Abstract:Prior work has shown that text-conditioned diffusion models can learn to identify and manipulate primitive concepts underlying a compositional data-generating process, enabling generalization to entirely novel, out-of-distribution compositions. Beyond performance evaluations, these studies develop a rich empirical phenomenology of learning dynamics, showing that models generalize sequentially, respecting the compositional hierarchy of the data-generating process. Moreover, concept-centric structures within the data significantly influence a model's speed of learning the ability to manipulate a concept. In this paper, we aim to better characterize these empirical results from a theoretical standpoint. Specifically, we propose an abstraction of prior work's compositional generalization problem by introducing a structured identity mapping (SIM) task, where a model is trained to learn the identity mapping on a Gaussian mixture with structurally organized centroids. We mathematically analyze the learning dynamics of neural networks trained on this SIM task and show that, despite its simplicity, SIM's learning dynamics capture and help explain key empirical observations on compositional generalization with diffusion models identified in prior work.
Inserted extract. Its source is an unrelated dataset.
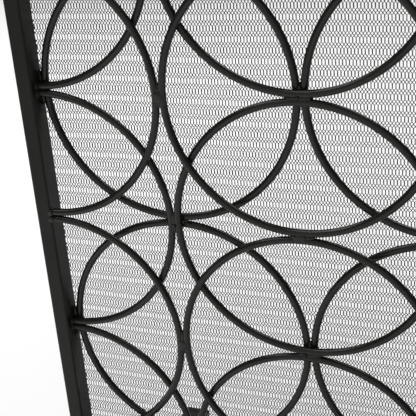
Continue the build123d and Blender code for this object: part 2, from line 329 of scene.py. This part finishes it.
# How far a bead may slip from its place.
GROOVE_SLIP = 0.001
SMEAR_SLIP, SMEAR_ASIDE = 0.003, 0.001
CROSSING_SLIP = 0.0006
CORNER_SUNK = 0.0008         # how far a corner bead's middle lies inside the post
TOUCH_ROOM = 0.001           # from the frame's inner face to a bead's centre line
COLLAR_REACH = 0.0013        # how far a collar spreads over the frame, and up the rod
COLLAR_UNEVEN = 0.35         # share of its reach
COLLAR_SCALE = 2.0           # of its unevenness, in noise waves a radius
COLLAR_SUNK = 0.96           # its inner edge, in rod radii
COLLAR_SIDES, COLLAR_RINGS = 24, 7
SEAM_WIDE = 0.0019
SEAM_SHORT = 0.0015          # from a seam's end to the edge it stops at
X, Y, Z = Vector((1, 0, 0)), Vector((0, 1, 0)), Vector((0, 0, 1))

# The columns and rows of each layer's ring centres; those on the edge are half or quarter rings.
RING_PLACES = {
    "front": ((0, 2, 4, 6, 8), (1, 3, 5)),
    "middle": ((0, 2, 4, 6, 8), (0, 2, 4, 6)),
    "back": ((1, 3, 5, 7), (1, 3, 5)),
}
shake = random.Random(7)


def lump(bm, centre, along, across, size):
    """An uneven bead: its length lies along, its width across, and its height square to both."""
    long, wide, high = size
    out = along.cross(across)
    phase = shake.uniform(0, 100)
    place = Vector((phase, phase * LUMP_SLOPE, 0))
    made = bmesh.ops.create_icosphere(bm, subdivisions=3, radius=1.0)
    for vert in made["verts"]:
        p = vert.co.copy()
        swell = 1 + ROUGHNESS * noise.noise(p * LUMP_SCALE + place)
        thick = swell * (1 + RIPPLE * math.sin(p.x * RIPPLES + phase))
        reach = math.copysign(abs(p.x) ** BLUNTNESS, p.x) * swell
        vert.co = centre + along * reach * long + across * p.y * wide * thick + out * p.z * high * thick


def collar(bm, centre, along):
    """The fillet weld round a rod's end: along points from the frame up the rod."""
    side = along.orthogonal().normalized()
    other = along.cross(side)
    phase = shake.uniform(0, 100)
    grid = []
    for j in range(COLLAR_RINGS):
        angle = j / (COLLAR_RINGS - 1) * math.pi / 2
        grid.append([])
        for i in range(COLLAR_SIDES):
            turn = 2 * math.pi * i / COLLAR_SIDES
            place = Vector((math.cos(turn) * COLLAR_SCALE, math.sin(turn) * COLLAR_SCALE, phase))
            reach = COLLAR_REACH * (1 + COLLAR_UNEVEN * noise.noise(place))
            radius = rod_radius * COLLAR_SUNK + reach * (1 - math.sin(angle))
            height = reach * (1 - math.cos(angle))
            point = centre + along * height + (side * math.cos(turn) + other * math.sin(turn)) * radius
            grid[-1].append(bm.verts.new(point))
    for near, far in zip(grid, grid[1:]):
        for i in range(COLLAR_SIDES):
            k = (i + 1) % COLLAR_SIDES
            bm.faces.new((near[i], near[k], far[k], far[i]))
    bm.faces.new(reversed(grid[0]))
    bm.faces.new(grid[-1])


def groove_beads(bm, label, columns, rows):
    """Beads in the groove between two rings of one layer, at the front and at the back."""
    spots = [(column + 1, row, Z, X) for row in rows for column in columns[:-1]]
    spots += [(column, row + 1, X, Z) for column in columns for row in rows[:-1]]
    for column, row, along, across in spots:
        if column in (0, COLUMNS) or row in (0, ROWS):
            continue
        groove = Vector((column_x(column), layer_y[label], row_z(row)))
        for face in (-1, 1):
            slip = along * shake.uniform(-GROOVE_SLIP, GROOVE_SLIP)
            spot = groove + Y * face * rod_radius * GROOVE_OUT + slip
            length = GROOVE_BEAD[0] * shake.uniform(*LENGTH_SPREAD)
            lump(bm, spot, along, across, (length, *GROOVE_BEAD[1:]))
        slip = along * shake.uniform(-SMEAR_SLIP, 0) + across * shake.uniform(-SMEAR_ASIDE, SMEAR_ASIDE)
        size, out = (SMEAR, SMEAR_OUT) if label == "front" else (TACK, TACK_OUT)
        lump(bm, groove + slip - Y * rod_radius * out, along, across, size)


def end_beads(bm, label, columns, rows):
    """Fillets where the half and quarter rings end on the frame."""
    radius = pitch - rod_radius
    y = layer_y[label]
    for row in rows:
        for side_x, along in ((inner_left, X), (inner_right, -X)):
            for z in (row_z(row) - radius, row_z(row) + radius):
                if not inner_low < z < inner_high:
                    continue
                collar(bm, Vector((side_x, y, z)), along)
                if label == "front":
                    corner = Vector((side_x, y - rod_radius * CORNER_OUT, z)) - along * CORNER_SUNK
                    lump(bm, corner, X, Z, CORNER_BEAD)
    if label != "middle":
        return
    for column in columns:
        for rail_z, along in ((inner_low, Z), (inner_high, -Z)):
            for x in (column_x(column) - radius, column_x(column) + radius):
                if inner_left < x < inner_right:
                    collar(bm, Vector((x, y, rail_z)), along)


def touch_beads(bm, label, columns, rows):
    """Beads where a whole ring touches a post or a rail."""
    places = []
    if label == "back":
        places += [(inner_left + TOUCH_ROOM, row_z(row), Z, X) for row in rows]
        places += [(inner_right - TOUCH_ROOM, row_z(row), Z, X) for row in rows]
    for column in columns:
        if column not in (0, COLUMNS):
            places.append((column_x(column), inner_low + TOUCH_ROOM, X, Z))
            places.append((column_x(column), inner_high - TOUCH_ROOM, X, Z))
    for x, z, along, across in places:
        for face in (-1, 1):
            spot = Vector((x, layer_y[label] + face * rod_radius * TOUCH_OUT, z))
            lump(bm, spot, along, across, FRAME_BEAD)


def crossing_beads(bm):
    """Beads where two rods of the middle layer cross two of the back layer."""
    y = (layer_y["middle"] + layer_y["back"]) / 2
    for column in range(1, COLUMNS):
        for row in range(1, ROWS):
            if (column + row) % 2 == 0:
                continue
            aside = X if column % 2 else Z
            for face in (-1, 1):
                reach = CROSSING_ASIDE * rod_radius + shake.uniform(-CROSSING_SLIP, CROSSING_SLIP)
                spot = Vector((column_x(column), y, row_z(row))) + aside * face * reach
                lump(bm, spot, X, Z, CROSSING_BEAD)


def add_made(name, bm, material):
    """A piece from a finished bmesh."""
    mesh = bpy.data.meshes.new(name)
    bm.to_mesh(mesh)
    bm.free()
    return add_piece(name, mesh, material)


def add_rod_welds():
    for label, (columns, rows) in RING_PLACES.items():
        bm = bmesh.new()
        groove_beads(bm, label, columns, rows)
        if label != "back":
            end_beads(bm, label, columns, rows)
        if label != "middle":
            touch_beads(bm, label, columns, rows)
        else:
            crossing_beads(bm)
        add_made(f"{label}_welds", bm, weld_paint)


def add_foot_welds():
    """Seams under and over each foot's upright."""
    low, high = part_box("foot_uprights")
    half_deep = (high.y - low.y) / 2
    bm = bmesh.new()
    for foot in ("left_foot_bar", "right_foot_bar"):
        half_wide = (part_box(foot)[1].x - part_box(foot)[0].x) / 2
        x, y = middle(foot).x, middle("foot_uprights").y
        for face in (-1, 1):
            foot_seam = Vector((x, y + face * half_deep, low.z))
            lump(bm, foot_seam, X, Y, (half_wide - SEAM_SHORT, SEAM_WIDE, SEAM_WIDE))
            plate_seam = Vector((x + face * half_wide, y, high.z))
            lump(bm, plate_seam, Y, X, (half_deep - SEAM_SHORT, SEAM_WIDE, SEAM_WIDE))
    add_made("foot_welds", bm, weld_paint)


# ---- screws of the mesh strips, with a cross recess in their heads ----
HEAD_RADIUS = 0.0035
HEAD_HIGH = 0.0022
HEAD_RIM = 0.6               # share of the head's height taken by its rounded rim
SHANK_RADIUS = 0.00175
SHANK_LONG = 0.008
CROSS_REACH = 0.0019
CROSS_HALF = 0.00038         # half the width of one arm of the cross
CROSS_DEEP = 0.0011
CROSS_RISE = 0.5             # share of the cross's depth lost at the ends of its arms
ARM_SOFT, REACH_SOFT = 0.00012, 0.0002     # half the width of the edges of its arms, and of their ends
HEAD_RINGS, HEAD_SIDES = 22, 64
RING_SPREAD = 0.8            # under 1: the head's rings lie closer together towards the rim
SCREWS_ACROSS, SCREWS_UP = 7, 4
HEAD_ANGLES = [2 * math.pi * i / HEAD_SIDES for i in range(HEAD_SIDES)]


def fade(value, edge, soft):
    """1 well below the edge, 0 well above it."""
    share = min(max((edge + soft - value) / (2 * soft), 0), 1)
    return share * share * (3 - 2 * share)


def head_height(radius, angle):
    """The head's surface above the strip at that place."""
    rim = HEAD_RIM * HEAD_HIGH
    inside = HEAD_RADIUS - rim
    height = HEAD_HIGH
    if radius > inside:
        height += math.sqrt(max(rim * rim - (radius - inside) ** 2, 0)) - rim
    from_arm = min(abs(radius * math.cos(angle)), abs(radius * math.sin(angle)))
    cross = fade(from_arm, CROSS_HALF, ARM_SOFT) * fade(radius, CROSS_REACH, REACH_SOFT)
    return height - CROSS_DEEP * cross * (1 - CROSS_RISE * radius / CROSS_REACH)


def screw_ring(bm, centre, radius, turn, heights):
    """A ring of points round a screw's axis, each at its height above the head's underside."""
    ring = []
    for angle, height in zip(HEAD_ANGLES, heights):
        out = Vector((math.cos(angle + turn), 0, math.sin(angle + turn)))
        ring.append(bm.verts.new(centre + out * radius + Y * height))
    return ring


def add_screw(bm, centre, turn):
    """One screw: centre is the middle of its head's underside, and the head points to the back."""
    tip = bm.verts.new(centre + Y * head_height(0, 0))
    rings = []
    for j in range(1, HEAD_RINGS + 1):
        radius = HEAD_RADIUS * (j / HEAD_RINGS) ** RING_SPREAD
        heights = [head_height(radius, angle) for angle in HEAD_ANGLES]
        rings.append(screw_ring(bm, centre, radius, turn, heights))
    for radius, height in ((HEAD_RADIUS, 0.0), (SHANK_RADIUS, 0.0), (SHANK_RADIUS, -SHANK_LONG)):
        rings.append(screw_ring(bm, centre, radius, turn, [height] * HEAD_SIDES))
    for i in range(HEAD_SIDES):
        k = (i + 1) % HEAD_SIDES
        bm.faces.new((tip, rings[0][k], rings[0][i]))
        for near, far in zip(rings, rings[1:]):
            bm.faces.new((near[i], near[k], far[k], far[i]))
    bm.faces.new(rings[-1])


def add_mesh_screws():
    low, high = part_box("mesh_screws")
    left, right = low.x + HEAD_RADIUS, high.x - HEAD_RADIUS
    bottom, top = low.z + HEAD_RADIUS, high.z - HEAD_RADIUS
    across = [left + (right - left) * (i + 0.5) / SCREWS_ACROSS for i in range(SCREWS_ACROSS)]
    upward = [bottom + (top - bottom) * (i + 0.5) / SCREWS_UP for i in range(SCREWS_UP)]
    places = [(x, z) for z in (bottom, top) for x in across]
    places += [(x, z) for x in (left, right) for z in upward]
    bm = bmesh.new()
    for x, z in places:
        add_screw(bm, Vector((x, high.y - HEAD_HIGH, z)), shake.uniform(0, math.pi / 2))
    screws = add_made("cross_head_screws", bm, screw_oxide)
    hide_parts("mesh_screws")


# ---- floor and light ----
FLOOR_SIZE = 30
WORLD_STRENGTH = 0.1
KEY_POWER = 75
LEFT_POWER = 54
RIGHT_POWER = 72
FRONT_POWER = 22


def add_floor():
    bpy.ops.mesh.primitive_plane_add(size=FLOOR_SIZE, location=(0, 0, 0))
    floor = bpy.context.object
    floor.name = "floor"
    material, _, shader, _ = new_material("floor_white")
    shader.inputs["Base Color"].default_value = (0.92, 0.92, 0.92, 1)
    shader.inputs["Roughness"].default_value = 0.9
    shader.inputs["Specular IOR Level"].default_value = 0.1
    floor.data.materials.append(material)


def add_area(name, at, towards, size, power):
    data = bpy.data.lights.new(name, "AREA")
    data.shape = "RECTANGLE"
    data.size, data.size_y = size
    data.energy = power
    light = bpy.data.objects.new(name, data)
    light.location = at
    light.rotation_mode = "QUATERNION"
    light.rotation_quaternion = (Vector(towards) - Vector(at)).to_track_quat("-Z", "Y")
    bpy.context.scene.collection.objects.link(light)


def add_light():
    world = bpy.data.worlds.new("studio")
    world.use_nodes = True
    world.node_tree.nodes["Background"].inputs["Color"].default_value = (1, 1, 1, 1)
    world.node_tree.nodes["Background"].inputs["Strength"].default_value = WORLD_STRENGTH
    bpy.context.scene.world = world
    add_area("key_light", (-2.1, -0.3, 3.9), (-0.3, 0, 0.4), (2.0, 2.4), KEY_POWER)
    add_area("left_light", (-2.3, 1.2, 3.0), (-0.7, 0.8, 0), (1.8, 1.8), LEFT_POWER)
    add_area("right_light", (1.0, 2.4, 3.8), (0.1, 1.0, 0), (2.0, 2.0), RIGHT_POWER)
    add_area("front_light", (0, -3.5, 1.8), (0, 0, 0.6), (5.0, 2.8), FRONT_POWER)
    bpy.context.scene.view_settings.view_transform = "Standard"


add_camera()
paint_cad_nodes()
add_wire_mesh()
add_rod_welds()
add_foot_welds()
add_mesh_screws()
add_floor()
add_light()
Our theory also offers several new insights -- e.g., we find a novel mechanism for non-monotonic learning dynamics of test loss in early phases of training. We validate our new predictions by training a text-conditioned diffusion model, bridging our simplified framework and complex generative models. Overall, this work establishes the SIM task as a meaningful theoretical abstraction of concept learning dynamics in modern generative models.